There have been several recent efforts to impose gun control particularly on people between the ages of 18 and 21. Such restrictions were part of Washington state’s infamous Initiative 1639, and Senator Diane Feinstein is currently attempting to implement similar age-specific regulations nationwide through her Age 21 Act.

There are obvious problems with laws like these. For instance, it’s audacious for the government to say that an enumerated constitutional right cannot be exercised by young adults. This is especially true when the same government will happily allow–or, in the case of a draft, force–those young adults of the same age to bear arms against people of other countries.

However, I want to focus on a different problem that’s not receiving enough attention, the insidious classism of age-based restrictions. Age-specific restrictions have a disparate impact on lower-income individuals and, by extension, on the marginalized communities that these lower-income individuals inhabit.

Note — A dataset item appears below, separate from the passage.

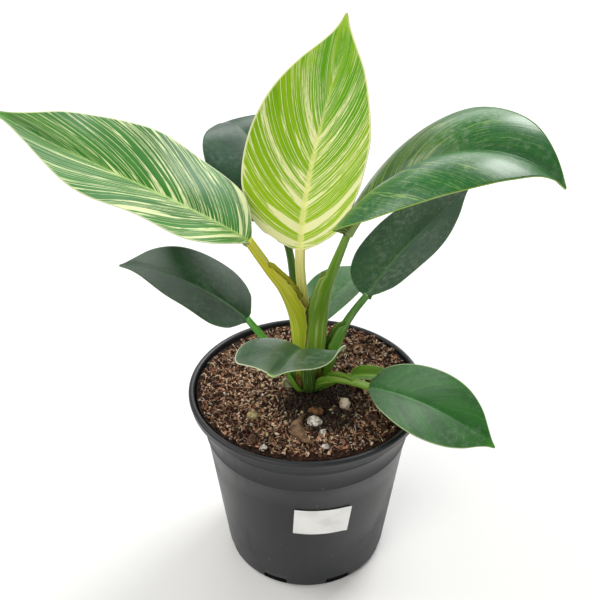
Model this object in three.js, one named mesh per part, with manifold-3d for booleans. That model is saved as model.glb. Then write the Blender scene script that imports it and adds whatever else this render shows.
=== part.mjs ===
// Potted philodendron: a young plant of ten leaves in a thin-walled nursery pot.
// Millimetres, +Z up. The origin is the centre of the pot's flat base; the front of the plant is -Y.

import * as THREE from 'three';
import { mergeVertices } from 'three/addons/utils/BufferGeometryUtils.js';
import Module from 'manifold-3d';

const wasm = await Module();
wasm.setup();

// ---------------------------------------------------------------- driving dimensions

const GAP = 0.3; // clearance between two pieces that touch

const POT_HEIGHT = 95;
const POT_RIM_RADIUS = 55; // outside of the rolled rim
const POT_BASE_RADIUS = 39.5; // outside, where the wall meets the floor
const POT_WALL = 1.4;
const POT_FLOOR = 2;
const POT_SHOULDER = 5.2; // how far the rim stands out beyond the wall below it
const POT_RIM_DEPTH = 5; // height of the rim
const POT_LIP = 2.9; // width of the rolled lip on the rim, seen from above
const POT_CORNER = 3; // rounding between floor and wall
const POT_BEAD = 0.5; // the raised line around the upper wall
const POT_BEAD_DROP = 22; // rim to raised line
const POT_SIDES = 48; // facets around the pot

const DRAIN_COUNT = 8;
const DRAIN_WIDTH = 12;
const DRAIN_TOP = 5; // height of a drain slot above the bench
const DRAIN_SILL = 1.2; // the slot starts this far above the bench
const DRAIN_DEPTH = 7; // how far a slot reaches in from the wall, through the floor's edge

const SOIL_DROP = 1.8; // rim to soil surface
const PLANT_DEPTH = 6.4; // soil surface to the level that the plant is measured from
const SOIL_FOOT = 5; // the soil's own rounding at the bottom corner

const CROWN_RADIUS = 4.2;
const CROWN_ABOVE = 9; // crown above and below the plant's level
const CROWN_BELOW = 14;
const CROWN_PLACE = [1.2, 0.6];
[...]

It’s a problem of perspective. For wealthy Americans, meaningful “adulthood” often doesn’t begin until after college, perhaps at the age of 22 or 23. Gap years, graduate or law school, internships, and other luxuries of the relatively well-off often delay adulthood much longer. The most privileged among us might not adopt real adult responsibilities and lifestyles until they’re pushing 30.

To wealthy and upper-middle class people, including Senator Feinstein, keeping guns out of the hands of 18-21 year olds can seem as unobjectionable as keeping guns out of the hands of children because, in the eyes of the affluent, 18 to 21-year-olds are children. Children who have neither the capacity to use firearms, nor the need for them.

But less privileged Americans don’t have the luxury of delayed adulthood. Between the ages of 18 and 21, they’re getting real jobs, they’re completing a technical or occupational education, they’re paying bills and taxes, they’re helping to support their families, and are shouldering other grown-up responsibilities–because they must.

These 18 to 21-year-olds are adults, in every sense of the word, and it’s the height of elitist condescension to treat them as something less on account of the fact that they didn’t complete the upper-class rites of passage into adulthood.

Not only do they have the capacity to own and use firearms safely, they may very well be responsible for the security of themselves and their families. These young men and women are unlikely to live on heavily-policed college campuses or in high-rent apartment buildings with doormen, places where violent crime is rare.

On the contrary, lower-income income individuals are more likely inhabit higher-crime areas in which they’re less able to rely on public safety services and more likely to need to protect themselves. There is something especially disturbing about legislation that makes it even more difficult for an already vulnerable population to defend themselves.

I’m over the age of 21, and you probably are, too. So these restrictions won’t affect us directly. Nonetheless, we must be as vigilant in the defense of others’ rights as we are of our own, or else we undermine the very notion of what a right is and means. We must fight these elitist, age-specific restrictions with the same conviction with which we would defend our own rights.